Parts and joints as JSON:
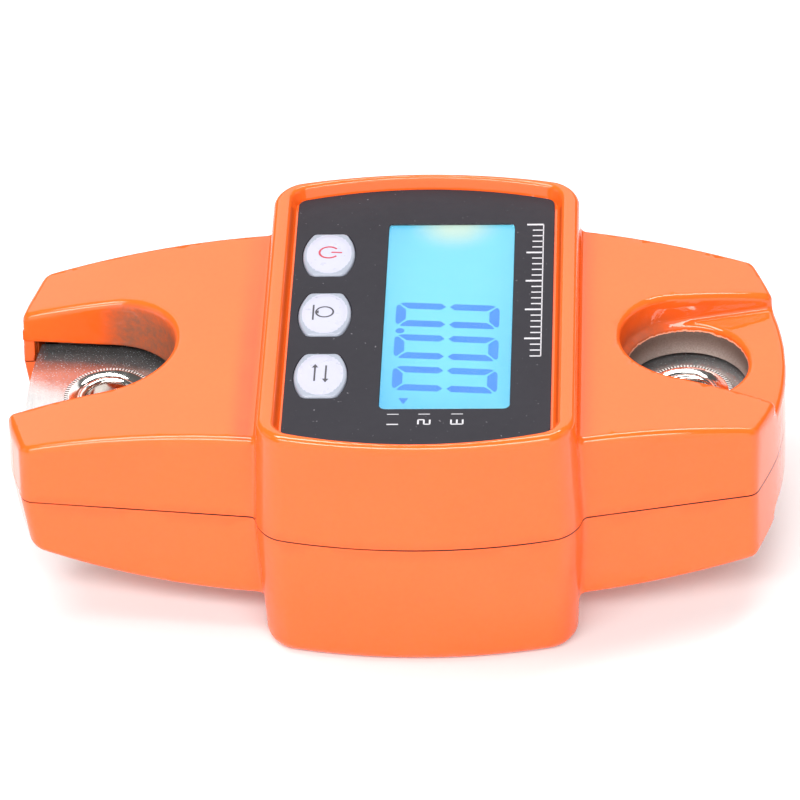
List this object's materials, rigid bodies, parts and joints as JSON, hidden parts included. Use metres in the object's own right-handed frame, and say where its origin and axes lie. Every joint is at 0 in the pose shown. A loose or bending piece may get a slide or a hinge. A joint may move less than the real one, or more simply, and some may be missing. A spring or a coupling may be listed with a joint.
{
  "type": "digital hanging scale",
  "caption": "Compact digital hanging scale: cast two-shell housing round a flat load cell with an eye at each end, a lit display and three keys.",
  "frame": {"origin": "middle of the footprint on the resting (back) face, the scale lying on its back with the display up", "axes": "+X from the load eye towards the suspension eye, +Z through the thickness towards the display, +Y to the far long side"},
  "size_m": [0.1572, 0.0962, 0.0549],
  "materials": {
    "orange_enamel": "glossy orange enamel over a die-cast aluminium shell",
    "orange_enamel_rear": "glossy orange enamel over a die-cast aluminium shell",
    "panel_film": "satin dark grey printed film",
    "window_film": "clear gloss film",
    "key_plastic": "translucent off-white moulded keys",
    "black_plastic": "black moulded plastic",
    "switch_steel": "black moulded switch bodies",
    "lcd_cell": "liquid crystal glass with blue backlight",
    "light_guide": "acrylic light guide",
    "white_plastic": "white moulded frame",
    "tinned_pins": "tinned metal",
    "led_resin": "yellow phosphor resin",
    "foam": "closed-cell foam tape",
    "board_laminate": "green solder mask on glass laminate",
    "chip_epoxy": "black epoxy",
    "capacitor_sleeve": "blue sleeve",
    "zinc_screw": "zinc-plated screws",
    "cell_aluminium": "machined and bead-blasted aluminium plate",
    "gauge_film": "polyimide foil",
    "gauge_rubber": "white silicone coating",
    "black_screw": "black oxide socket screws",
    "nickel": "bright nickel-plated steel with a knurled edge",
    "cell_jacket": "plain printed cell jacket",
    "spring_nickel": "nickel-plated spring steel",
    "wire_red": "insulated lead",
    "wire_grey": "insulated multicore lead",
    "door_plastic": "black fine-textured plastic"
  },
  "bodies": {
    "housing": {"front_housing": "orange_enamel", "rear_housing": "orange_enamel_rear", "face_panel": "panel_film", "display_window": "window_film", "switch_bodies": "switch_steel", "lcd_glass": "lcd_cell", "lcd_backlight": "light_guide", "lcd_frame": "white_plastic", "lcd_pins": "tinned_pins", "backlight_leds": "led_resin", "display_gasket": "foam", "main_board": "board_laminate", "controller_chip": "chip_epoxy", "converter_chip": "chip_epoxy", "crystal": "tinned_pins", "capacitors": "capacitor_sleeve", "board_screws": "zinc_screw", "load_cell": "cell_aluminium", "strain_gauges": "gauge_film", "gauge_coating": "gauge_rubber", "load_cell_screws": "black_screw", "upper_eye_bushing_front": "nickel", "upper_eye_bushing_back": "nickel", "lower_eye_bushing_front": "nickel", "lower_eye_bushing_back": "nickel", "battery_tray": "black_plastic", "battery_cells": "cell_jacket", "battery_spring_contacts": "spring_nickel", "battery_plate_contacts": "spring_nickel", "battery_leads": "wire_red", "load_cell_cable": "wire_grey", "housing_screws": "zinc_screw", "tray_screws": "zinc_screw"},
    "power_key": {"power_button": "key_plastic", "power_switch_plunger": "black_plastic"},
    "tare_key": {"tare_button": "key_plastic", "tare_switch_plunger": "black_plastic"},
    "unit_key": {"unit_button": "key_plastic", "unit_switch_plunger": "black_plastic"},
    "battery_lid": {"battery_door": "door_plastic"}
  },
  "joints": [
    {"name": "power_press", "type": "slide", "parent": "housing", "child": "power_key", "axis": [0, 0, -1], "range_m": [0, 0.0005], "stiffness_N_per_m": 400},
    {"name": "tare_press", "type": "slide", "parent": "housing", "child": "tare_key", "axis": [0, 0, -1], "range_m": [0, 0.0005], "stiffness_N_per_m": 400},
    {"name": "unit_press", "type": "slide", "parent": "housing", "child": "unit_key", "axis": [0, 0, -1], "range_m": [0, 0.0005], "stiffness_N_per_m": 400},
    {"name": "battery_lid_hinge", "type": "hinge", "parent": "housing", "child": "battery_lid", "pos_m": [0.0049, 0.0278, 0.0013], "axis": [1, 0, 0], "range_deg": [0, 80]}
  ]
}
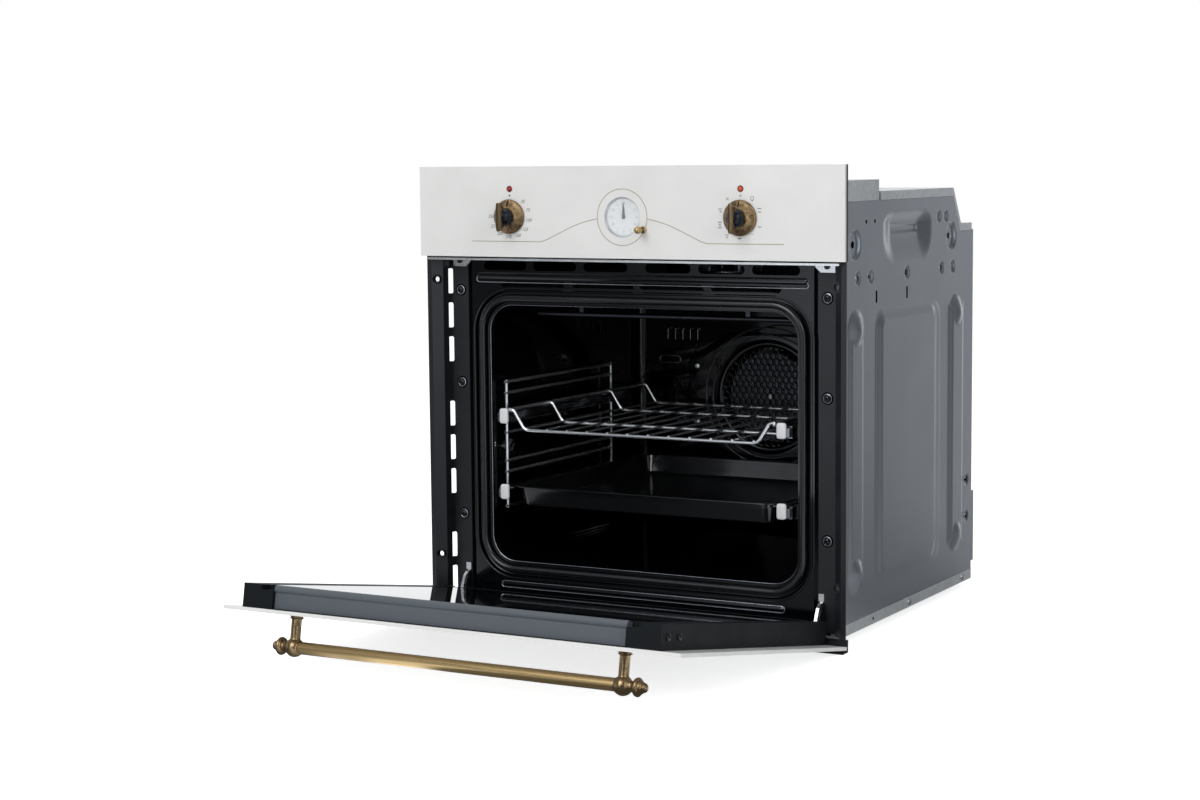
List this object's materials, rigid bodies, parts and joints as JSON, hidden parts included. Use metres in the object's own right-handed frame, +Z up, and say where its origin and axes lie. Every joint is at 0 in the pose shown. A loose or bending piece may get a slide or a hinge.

Job >> Pull out each record as written and restate it exactly.

Output for this exercise >>
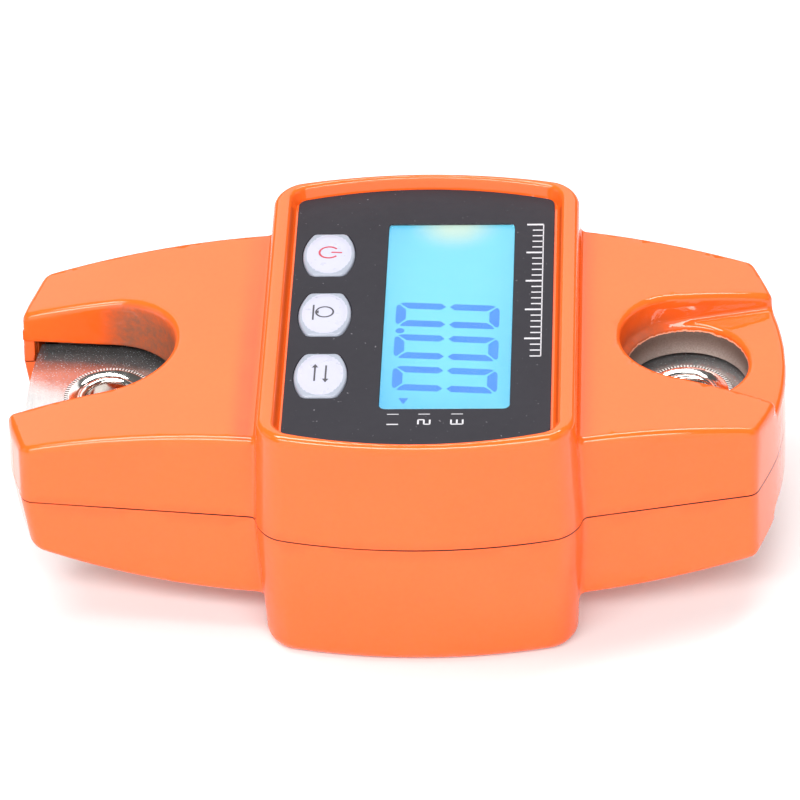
List this object's materials, rigid bodies, parts and joints as JSON, hidden parts included. Use metres in the object's own right-handed frame, and say where its origin and axes lie. Every joint is at 0 in the pose shown. A loose or bending piece may get a slide or a hinge. A joint may move less than the real one, or more simply, and some may be missing. A spring or a coupling may be listed with a joint.
{
  "type": "digital hanging scale",
  "caption": "Compact digital hanging scale: cast two-shell housing round a flat load cell with an eye at each end, a lit display and three keys.",
  "frame": {"origin": "middle of the footprint on the resting (back) face, the scale lying on its back with the display up", "axes": "+X from the load eye towards the suspension eye, +Z through the thickness towards the display, +Y to the far long side"},
  "size_m": [0.1572, 0.0962, 0.0549],
  "materials": {
    "orange_enamel": "glossy orange enamel over a die-cast aluminium shell",
    "orange_enamel_rear": "glossy orange enamel over a die-cast aluminium shell",
    "panel_film": "satin dark grey printed film",
    "window_film": "clear gloss film",
    "key_plastic": "translucent off-white moulded keys",
    "black_plastic": "black moulded plastic",
    "switch_steel": "black moulded switch bodies",
    "lcd_cell": "liquid crystal glass with blue backlight",
    "light_guide": "acrylic light guide",
    "white_plastic": "white moulded frame",
    "tinned_pins": "tinned metal",
    "led_resin": "yellow phosphor resin",
    "foam": "closed-cell foam tape",
    "board_laminate": "green solder mask on glass laminate",
    "chip_epoxy": "black epoxy",
    "capacitor_sleeve": "blue sleeve",
    "zinc_screw": "zinc-plated screws",
    "cell_aluminium": "machined and bead-blasted aluminium plate",
    "gauge_film": "polyimide foil",
    "gauge_rubber": "white silicone coating",
    "black_screw": "black oxide socket screws",
    "nickel": "bright nickel-plated steel with a knurled edge",
    "cell_jacket": "plain printed cell jacket",
    "spring_nickel": "nickel-plated spring steel",
    "wire_red": "insulated lead",
    "wire_grey": "insulated multicore lead",
    "door_plastic": "black fine-textured plastic"
  },
  "bodies": {
    "housing": {"front_housing": "orange_enamel", "rear_housing": "orange_enamel_rear", "face_panel": "panel_film", "display_window": "window_film", "switch_bodies": "switch_steel", "lcd_glass": "lcd_cell", "lcd_backlight": "light_guide", "lcd_frame": "white_plastic", "lcd_pins": "tinned_pins", "backlight_leds": "led_resin", "display_gasket": "foam", "main_board": "board_laminate", "controller_chip": "chip_epoxy", "converter_chip": "chip_epoxy", "crystal": "tinned_pins", "capacitors": "capacitor_sleeve", "board_screws": "zinc_screw", "load_cell": "cell_aluminium", "strain_gauges": "gauge_film", "gauge_coating": "gauge_rubber", "load_cell_screws": "black_screw", "upper_eye_bushing_front": "nickel", "upper_eye_bushing_back": "nickel", "lower_eye_bushing_front": "nickel", "lower_eye_bushing_back": "nickel", "battery_tray": "black_plastic", "battery_cells": "cell_jacket", "battery_spring_contacts": "spring_nickel", "battery_plate_contacts": "spring_nickel", "battery_leads": "wire_red", "load_cell_cable": "wire_grey", "housing_screws": "zinc_screw", "tray_screws": "zinc_screw"},
    "power_key": {"power_button": "key_plastic", "power_switch_plunger": "black_plastic"},
    "tare_key": {"tare_button": "key_plastic", "tare_switch_plunger": "black_plastic"},
    "unit_key": {"unit_button": "key_plastic", "unit_switch_plunger": "black_plastic"},
    "battery_lid": {"battery_door": "door_plastic"}
  },
  "joints": [
    {"name": "power_press", "type": "slide", "parent": "housing", "child": "power_key", "axis": [0, 0, -1], "range_m": [0, 0.0005], "stiffness_N_per_m": 400},
    {"name": "tare_press", "type": "slide", "parent": "housing", "child": "tare_key", "axis": [0, 0, -1], "range_m": [0, 0.0005], "stiffness_N_per_m": 400},
    {"name": "unit_press", "type": "slide", "parent": "housing", "child": "unit_key", "axis": [0, 0, -1], "range_m": [0, 0.0005], "stiffness_N_per_m": 400},
    {"name": "battery_lid_hinge", "type": "hinge", "parent": "housing", "child": "battery_lid", "pos_m": [0.0049, 0.0278, 0.0013], "axis": [1, 0, 0], "range_deg": [0, 80]}
  ]
}
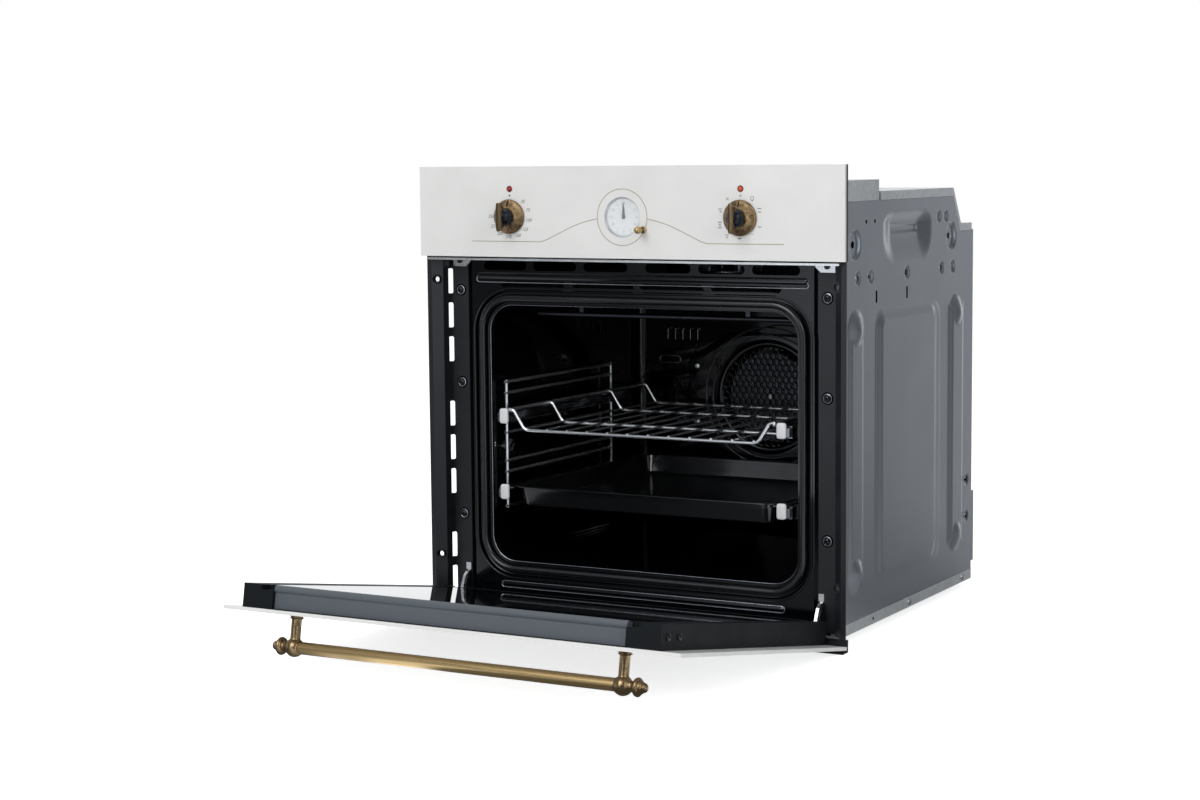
List this object's materials, rigid bodies, parts and joints as JSON, hidden parts included. Use metres in the object's own right-handed frame, +Z up, and say where its origin and axes lie. Every joint is at 0 in the pose shown. A loose or bending piece may get a slide or a hinge.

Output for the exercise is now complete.